- _Source data_
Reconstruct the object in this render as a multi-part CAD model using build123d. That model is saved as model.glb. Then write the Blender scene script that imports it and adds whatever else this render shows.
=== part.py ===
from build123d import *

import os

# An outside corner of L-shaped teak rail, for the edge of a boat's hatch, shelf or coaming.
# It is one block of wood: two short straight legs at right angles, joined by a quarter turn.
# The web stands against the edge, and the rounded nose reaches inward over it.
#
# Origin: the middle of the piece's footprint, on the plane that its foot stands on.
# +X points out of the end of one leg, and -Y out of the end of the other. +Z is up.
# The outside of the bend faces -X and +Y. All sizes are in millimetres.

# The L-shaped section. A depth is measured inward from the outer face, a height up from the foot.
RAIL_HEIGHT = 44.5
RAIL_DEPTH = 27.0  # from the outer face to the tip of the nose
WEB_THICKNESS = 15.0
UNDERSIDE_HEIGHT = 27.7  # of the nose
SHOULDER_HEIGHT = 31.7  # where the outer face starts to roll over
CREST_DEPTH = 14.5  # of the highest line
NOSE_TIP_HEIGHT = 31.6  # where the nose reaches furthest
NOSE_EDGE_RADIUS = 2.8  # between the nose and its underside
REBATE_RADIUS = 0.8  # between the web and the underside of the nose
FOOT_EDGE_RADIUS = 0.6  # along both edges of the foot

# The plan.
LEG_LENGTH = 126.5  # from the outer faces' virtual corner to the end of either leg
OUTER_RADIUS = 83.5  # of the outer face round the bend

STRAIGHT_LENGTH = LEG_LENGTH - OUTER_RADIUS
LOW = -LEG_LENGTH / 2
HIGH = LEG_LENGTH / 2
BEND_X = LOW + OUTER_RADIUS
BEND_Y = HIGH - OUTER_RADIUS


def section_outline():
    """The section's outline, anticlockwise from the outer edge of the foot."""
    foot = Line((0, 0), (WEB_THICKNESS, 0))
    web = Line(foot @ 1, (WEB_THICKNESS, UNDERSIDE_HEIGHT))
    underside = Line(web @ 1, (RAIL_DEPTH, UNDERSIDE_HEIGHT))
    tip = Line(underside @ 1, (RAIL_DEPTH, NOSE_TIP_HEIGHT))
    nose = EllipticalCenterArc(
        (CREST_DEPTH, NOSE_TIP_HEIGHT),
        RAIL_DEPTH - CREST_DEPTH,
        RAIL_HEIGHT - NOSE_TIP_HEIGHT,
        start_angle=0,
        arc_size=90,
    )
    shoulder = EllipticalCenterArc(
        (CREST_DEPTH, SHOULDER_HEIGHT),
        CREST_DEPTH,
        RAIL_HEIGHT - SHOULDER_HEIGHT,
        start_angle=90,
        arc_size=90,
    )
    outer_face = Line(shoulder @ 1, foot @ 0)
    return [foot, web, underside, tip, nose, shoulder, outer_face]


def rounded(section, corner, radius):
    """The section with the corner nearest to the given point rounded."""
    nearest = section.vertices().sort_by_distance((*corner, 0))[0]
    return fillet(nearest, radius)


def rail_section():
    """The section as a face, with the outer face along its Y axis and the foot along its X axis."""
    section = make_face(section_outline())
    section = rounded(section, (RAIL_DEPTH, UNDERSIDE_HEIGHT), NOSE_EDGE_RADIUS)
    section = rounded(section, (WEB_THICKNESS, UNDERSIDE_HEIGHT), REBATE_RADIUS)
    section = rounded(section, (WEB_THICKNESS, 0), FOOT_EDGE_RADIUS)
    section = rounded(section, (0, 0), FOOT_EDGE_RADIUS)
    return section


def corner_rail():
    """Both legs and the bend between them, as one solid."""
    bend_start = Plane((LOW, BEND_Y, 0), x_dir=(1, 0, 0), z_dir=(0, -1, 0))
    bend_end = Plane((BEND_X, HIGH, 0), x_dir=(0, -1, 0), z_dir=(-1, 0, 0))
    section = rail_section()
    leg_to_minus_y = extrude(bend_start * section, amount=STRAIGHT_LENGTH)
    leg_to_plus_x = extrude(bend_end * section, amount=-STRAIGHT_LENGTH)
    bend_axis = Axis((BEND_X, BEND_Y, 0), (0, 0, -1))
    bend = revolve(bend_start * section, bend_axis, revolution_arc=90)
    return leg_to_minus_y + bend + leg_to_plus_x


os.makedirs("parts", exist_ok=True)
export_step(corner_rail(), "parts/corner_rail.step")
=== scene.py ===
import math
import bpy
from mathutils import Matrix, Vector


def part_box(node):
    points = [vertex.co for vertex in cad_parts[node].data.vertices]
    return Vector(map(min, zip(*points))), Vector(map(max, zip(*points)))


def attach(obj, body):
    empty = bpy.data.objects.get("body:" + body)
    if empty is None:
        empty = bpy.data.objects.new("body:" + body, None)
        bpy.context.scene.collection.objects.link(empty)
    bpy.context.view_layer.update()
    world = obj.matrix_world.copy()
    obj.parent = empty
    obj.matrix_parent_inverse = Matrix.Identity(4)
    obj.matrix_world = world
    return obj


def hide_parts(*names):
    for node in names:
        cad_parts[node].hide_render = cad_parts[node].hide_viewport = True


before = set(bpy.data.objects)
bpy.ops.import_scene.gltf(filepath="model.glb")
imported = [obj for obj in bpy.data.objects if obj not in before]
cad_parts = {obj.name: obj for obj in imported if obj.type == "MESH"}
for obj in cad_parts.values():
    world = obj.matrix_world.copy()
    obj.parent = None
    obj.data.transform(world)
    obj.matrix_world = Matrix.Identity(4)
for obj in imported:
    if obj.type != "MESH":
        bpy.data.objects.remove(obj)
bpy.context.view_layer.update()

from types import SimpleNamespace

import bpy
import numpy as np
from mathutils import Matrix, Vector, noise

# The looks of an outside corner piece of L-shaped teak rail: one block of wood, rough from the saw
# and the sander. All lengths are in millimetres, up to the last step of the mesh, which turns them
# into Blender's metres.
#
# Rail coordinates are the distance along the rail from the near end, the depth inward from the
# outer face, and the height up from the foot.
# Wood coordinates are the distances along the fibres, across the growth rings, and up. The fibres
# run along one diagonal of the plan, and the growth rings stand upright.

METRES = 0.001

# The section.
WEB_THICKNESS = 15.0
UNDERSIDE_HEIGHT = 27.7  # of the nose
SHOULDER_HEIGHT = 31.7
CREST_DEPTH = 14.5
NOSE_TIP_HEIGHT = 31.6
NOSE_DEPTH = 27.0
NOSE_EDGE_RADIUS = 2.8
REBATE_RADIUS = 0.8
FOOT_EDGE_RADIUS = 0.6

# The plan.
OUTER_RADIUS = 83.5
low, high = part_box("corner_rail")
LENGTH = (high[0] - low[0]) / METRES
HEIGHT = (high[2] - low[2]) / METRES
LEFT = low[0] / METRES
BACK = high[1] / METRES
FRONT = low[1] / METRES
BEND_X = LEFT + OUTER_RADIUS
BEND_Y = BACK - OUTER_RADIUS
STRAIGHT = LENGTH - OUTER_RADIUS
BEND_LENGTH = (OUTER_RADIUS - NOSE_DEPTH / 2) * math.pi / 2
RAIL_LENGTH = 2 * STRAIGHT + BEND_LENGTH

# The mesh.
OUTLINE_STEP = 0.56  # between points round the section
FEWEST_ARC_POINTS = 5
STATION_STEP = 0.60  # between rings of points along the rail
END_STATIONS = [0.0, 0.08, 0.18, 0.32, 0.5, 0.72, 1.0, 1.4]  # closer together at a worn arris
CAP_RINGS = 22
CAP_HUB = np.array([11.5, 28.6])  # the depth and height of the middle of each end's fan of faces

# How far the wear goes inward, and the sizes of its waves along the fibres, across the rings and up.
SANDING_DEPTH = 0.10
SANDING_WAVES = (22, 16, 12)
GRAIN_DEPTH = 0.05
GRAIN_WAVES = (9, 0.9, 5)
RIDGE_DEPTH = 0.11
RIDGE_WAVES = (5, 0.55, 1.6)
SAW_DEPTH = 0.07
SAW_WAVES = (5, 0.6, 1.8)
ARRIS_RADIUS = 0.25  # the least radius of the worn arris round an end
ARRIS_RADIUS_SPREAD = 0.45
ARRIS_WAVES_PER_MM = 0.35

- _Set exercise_
State how many lines of the listing above include the word "mathutils". Give nothing but the number.

- _Task response_
2